The factual research for “Mrs. Somebody Somebody” started before Google became a verb. I couldn’t unearth much in my local library about hosiery making, although I did discover an awful lot about the inventions of nylon, elastic and the circular weave machine. Luckily, I came upon a listing for a book called The Last Generation by Mary H. Blewett, available at the Lowell National Historic Park. Ms. Blewett had interviewed the men and women who worked the mills between 1910 and 1960 and compiled their stories as first-person monologues. Her book distilled the working lives of immigrants for whom Lowell’s mills were central. Their names alone, from so many countries, would have made me curious about them. Their stories drew me in. The working people Ms. Blewett’s book introduced to me inspired many of the secondary characters in “Mrs. Somebody Somebody.”

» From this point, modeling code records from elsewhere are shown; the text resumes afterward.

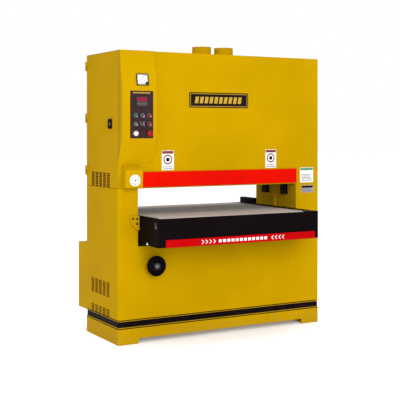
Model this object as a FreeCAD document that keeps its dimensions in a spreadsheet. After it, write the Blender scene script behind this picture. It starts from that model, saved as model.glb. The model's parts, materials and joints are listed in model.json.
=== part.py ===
import FreeCAD, Part
import math
import os
import re
import Sketcher

# A floor-standing wide-belt sander.  +X is right, +Y is back, +Z is up, in millimetres.
# The origin is on the floor, under the middle of the cabinet.

SIZES = {
    # cabinet
    "cab_w": 1496, "cab_d": 496, "cab_h": 1800, "sheet": 3, "plate": 6,
    "base_rise": 107, "band_rise": 36, "band_inset": 3, "foot_w": 137, "foot_gap": 33,
    "anchor_r": 9, "anchor_edge": 60, "pad_t": 12, "pad_side": 110,
    "left_w": 133, "right_w": 182, "corner_r": 22, "throat_top": 953, "deck_z": 598,
    # console
    "console_w": 235, "bulge": 57, "bulge_top": 22, "bulge_hi": 1582, "bulge_lo": 1262,
    "panel_x": 53, "panel_w": 155, "panel_lo": 1262, "panel_hi": 1551, "panel_t": 2,
    "col_one": 86, "col_step": 46, "row_top": 1400, "row_mid": 1348, "row_low": 1291,
    "hole_r": 11.2, "bezel_r": 14.75, "bezel_t": 7, "cap_out": 10, "cap_in": 30,
    "display_x": 92, "display_w": 79, "display_lo": 1454, "display_rise": 64,
    "knob_r": 15, "stop_r": 20, "press_stop": 4,
    "meter_x": 97, "meter_w": 80, "meter_lo": 1584, "meter_rise": 72, "meter_t": 20, "meter_rim": 5,
    # end housing, guard and plates
    "chin_x": 25, "chin_w": 115, "chin_lo": 960, "chin_hi": 1068, "chin_end": 1101, "chin_out": 55,
    "gauge_x": 86, "gauge_z": 1006, "gauge_r": 36, "gauge_t": 6,
    "guard_lo": 960, "guard_hi": 1054, "guard_out": 12, "guard_t": 3,
    "screw_head_r": 7, "screw_head_t": 4, "guard_screw_x": 270, "guard_screw_step": 297,
    "name_x": 491, "name_w": 440, "name_lo": 1456, "name_rise": 97, "label_t": 1,
    "label_x": 296, "label_far": 1067, "label_w": 85, "label_lo": 1062, "label_rise": 123,
    "card_in": 149, "card_w": 110, "card_lo": 958, "card_rise": 102,
    "tag_in": 138, "tag_w": 98, "tag_lo": 890, "tag_rise": 49,
    # table
    "table_z": 790, "table_h": 175, "table_gap": 4, "table_w": 1159, "table_out": 276, "table_back": 152,
    "side_t": 8, "flange_w": 94, "flange_t": 6, "roller_r": 34, "belt_t": 4, "belt_margin": 5,
    "roller_set": 2, "bed_t": 10, "front_t": 5, "front_lip": 3, "beam_w": 60, "beam_rise": 50,
    "strip_x": 180, "strip_w": 1082, "strip_rise": 47, "strip_t": 6, "strip_gap": 4,
    "gusset_w": 61, "gusset_rise": 91, "gusset_t": 8, "gusset_gap": 5, "bracket_t": 42,
    # table lift
    "lift": 150, "lift_x": 511, "screw_r": 15, "nut_r": 34, "sprocket_r": 45, "sprocket_t": 8,
    "nut_rise": 60, "housing_t": 14, "chain_t": 5, "running": 0.08,
    "wheel_r": 64, "wheel_out": 60, "wheel_z": 476, "wheel_shaft_r": 10, "gearbox_w": 60, "gearbox_d": 60,
    # sanding head
    "drum_r": 80, "drum_w": 1100, "drum_z": 1038, "shaft_r": 25, "journal_r": 12.5, "roll_r": 60,
    "centres": 542,
    "abrasive_t": 1.2, "abrasive_w": 1092, "skin": 0.3, "end_t": 16, "end_d": 300,
    "press_r": 25, "press_y": 117, "press_z": 983, "press_shaft_r": 10, "leg_lo": 875, "leg_d": 48,
    "beam_lo": 1160, "beam_hi": 1260, "beam_d": 110, "cylinder_r": 40, "rod_r": 12, "tension": 20,
    "yoke_lo": 1440, "yoke_t": 20, "yoke_rise": 40,
    # drive
    "pulley_w": 60, "drum_pulley_r": 60, "motor_pulley_r": 70,
    "motor_r": 110, "motor_l": 380, "motor_z": 240, "motor_shaft_r": 19, "vee_t": 8, "vee_w": 13,
    # dust ports
    "port_r": 63.5, "port_rise": 66, "port_wall": 2, "port_x": -27, "port_step": 170, "flange_r": 80,
    # electrical cabinet
    "box_w": 300, "box_d": 140, "box_hi": 573, "box_wall": 2, "box_knuckle_r": 4, "gland_r": 14,
    "gland_bore": 8, "gland_l": 25,
    # side door
    "door_lo": 955, "door_gap": 1, "hinge_gap": 0.5, "knuckle_r": 5, "pin_r": 2.5, "knuckle_l": 30,
    "latch_y": 92, "latch_w": 43, "latch_lo": 1321, "latch_rise": 60, "latch_t": 10, "latch_shaft_r": 8,
}

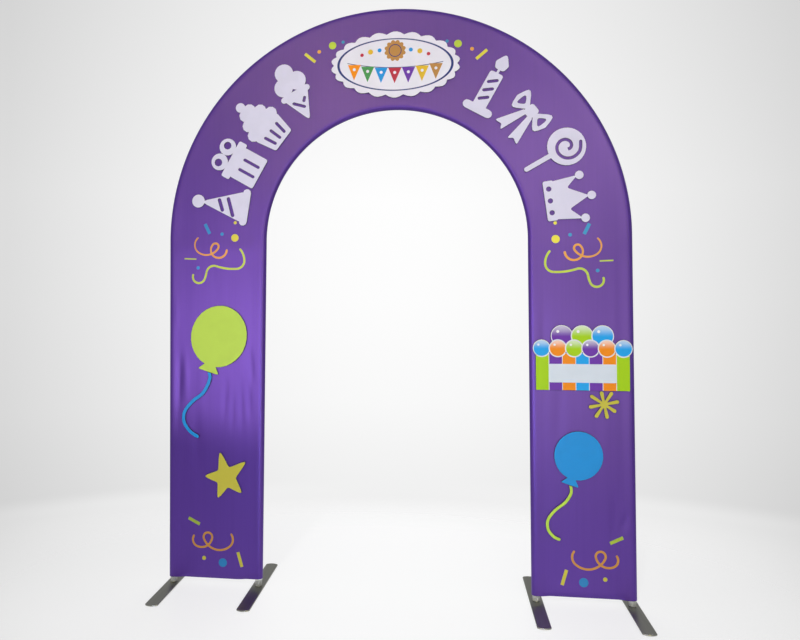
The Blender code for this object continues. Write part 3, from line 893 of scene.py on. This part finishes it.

Feeding my curiosity was the fact that I married into an Italian family from Holyoke, another mill city in Massachusetts. My in-laws were contemporaries of the subjects of Mary Blewett’s book, and like them, centered their lives on family, the Catholic Church, the corner store, and the Italian-American Social Club. I read The Last Generation excited to understand my husband’s upbringing in the broader context of immigrant experience in this country.

On my fifth or sixth trip to Lowell, serendipity joined the mix of memory, imagination, and curiosity fueling the story. I stumbled on a heart-stopping exhibition of photographs of life there after the Second World War. The black-and-white stills captured old Chevrolets crossing the Ouellette Bridge, people knocking back Angel’s Tits and Tom Collinses at Harley’s Café, the Paramount Theater with its lit marquee, the women’s hats (those little dotted veils!), folks dancing on Saturday night at the Colonnade Ballroom to bands with names like Billy High Hat and Holidays, and enjoying picnics in their Sunday best across the river in Pawtucketville. Those photos filled in the details — the salient facts from which fiction steals its authority — and gave me the gumption to believe in Stella Lewis and Lucy Mattsen when they trooped out with the other sweaty workers to share a cigarette on Hub Hosiery’s platform a couple of minutes before a baby fell into the canal.